On 3 July, Fischer drove through the pre—Independence Day evening traffic to JFK Airport. At Kennedy, he transferred to an Icelandic Airlines station wagon and was smuggled on board a plane, flight 202A. The flight, scheduled for 7:30 P.M., took off at 10:04 P.M. All the other passengers had been kept waiting, and a few had been bumped off the flight. In Moscow, the Foreign Ministry rang Viktor Ivonin to report that the American challenger was on his way.
Marshall told the press that the problem had never been the money. It was the principle. His client felt Iceland was not treating this match or his countrymen with the dignity that it, and they, deserved. His private view was that before Slater’s offer, Fischer “had already in effect defaulted. He was pretty well determined not to go.”
Marshall chaperoned Fischer on the journey to Iceland, accompanied by his wife, Bette. Fischer had initially prohibited Marshall from bringing her along, claiming she would distract her husband. Marshall circumvented this injunction by booking a seat for her at the other end of the plane. “And a quarter of the way through the flight, I figured Bobby was above jumping, so I asked my wife to come back and he welcomed her very pleasantly, as though the previous conversation hadn’t happened.”
The Icelandic grandmaster Fridrik Olafsson had the role of Fischer’s official greeter, meeting him at his seat, escorting him to the receiving line, performing introductions, and driving with him to Reykjavik. As a precaution, all journalists and photographers had initially been corraled into the airport building—but a public relations officer at Icelandic Airlines was tempted by the fruit of worldwide publicity and fell. He cut the reporters loose.
Olafsson’s plan crumbled as Fischer arrived at the top of the gangway in the early hours of 4 July.
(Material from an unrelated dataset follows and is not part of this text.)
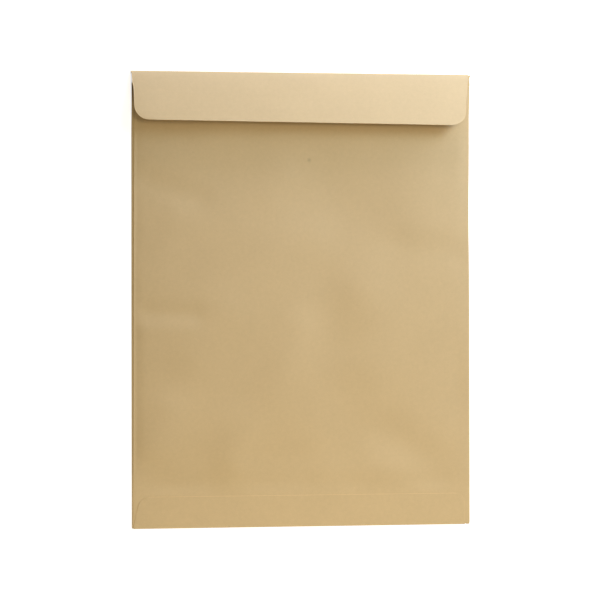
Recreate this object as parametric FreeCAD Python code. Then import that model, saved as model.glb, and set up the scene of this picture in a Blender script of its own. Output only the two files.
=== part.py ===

All went well until Bobby came out on the ramp and saw the crowd of journalists and photographers waiting for him below. Seeing this, Bobby dashed down, hardly noticing the dignitaries that had lined up there for him, pushed aside the journalists and photographers, who were in his way, and jumped into the nearest car of the convoy. While this was going on, Ihad been left standing in the doorway, staring in amazement at the commotion and looking at Bobby dashing down the steps.
Olafsson was a phlegmatic, dignified man who reserved all his aggression for the chessboard. (One of the world’s leading grandmasters, he had little real competition at home. He was, says Thorarinsson, “a genius who came out of nowhere.”)
Gradually things calmed down; the members of Bobby’s party got out of the plane and went to their cars. Soon the convoy was on its way to Reykjavik with a police escort at a speed of 150 kilometers an hour—the protocol for a visit by a head of state.
There was a sting in the tail for the organizers of the match, says Olafsson. “This was Fischer’s first impression of Iceland—and it was that the organizers didn’t keep their word.”
Thorarinsson was now a man relieved, even if Fischer had ignored him in the chaos of the reception at Keflavik airport. He sought out Spassky, to thank him for his advice to refer upward to a more senior rank. But when they met, Spassky, for once, was angry. He charged Thorarinsson with having broken a promise. Suddenly the truth dawned on the Icelander. “I realized that I had misunderstood the whole thing. The Soviet government felt that Spassky was being humiliated and they had called him back. Spassky had wanted me to involve the higher authorities in Moscow, not Washington.” Now that Fischer was in Reykjavik, Thorarinsson had a new battle on his hands: to keep Spassky there, too.
Olafsson (right) standing. ASSOCIATED PRESS
This atmosphere of unreality is likely to prevail throughout the match….
— THEODORE TREMBLAY, CABLE
From the airport, Fischer was taken straight to the house, placed at his disposal in a quiet road in a half-built suburb called Wodaland. The jackpot prize in a forthcoming state lottery, it had not been lived in. (The winner would later complain that it was not strictly new, as promised in the lottery promotion.) When Fischer showed up, there were still bricks and mounds of earth on the street. From here, it was a two-mile hike to the center of town. Fischer soon abandoned it in favor of the other accommodation reserved for him—a three-room suite at the hotel Loftleidir. While this was one of Iceland’s best hotels, it was functional rather than luxurious, looking like an airport terminal, low-rise, set off from a big thoroughfare, with a façade of precast rectangular windows and paneling.
Fischer granted the BBC an interview, conducted by a well-known science correspondent, James Burke, and produced by Bob Toner, who has good reason to remember the occasion: “We started recording and Fischer looked very bored and for two reels we got nothing, twenty minutes of nothing, just one-line answers. I thought my career was disappearing down the tubes. But then, in between reels, he asked Burke what kind of events he normally covered. Burke said he had reported on the Apollo launches, and you could see Fischer’s interest light up. And he said, ‘You mean you go to Houston, you go to launch pads?’ ‘Yes,’ said Burke, ‘I know Neil Armstrong very well.’ After that Fischer couldn’t stop talking.”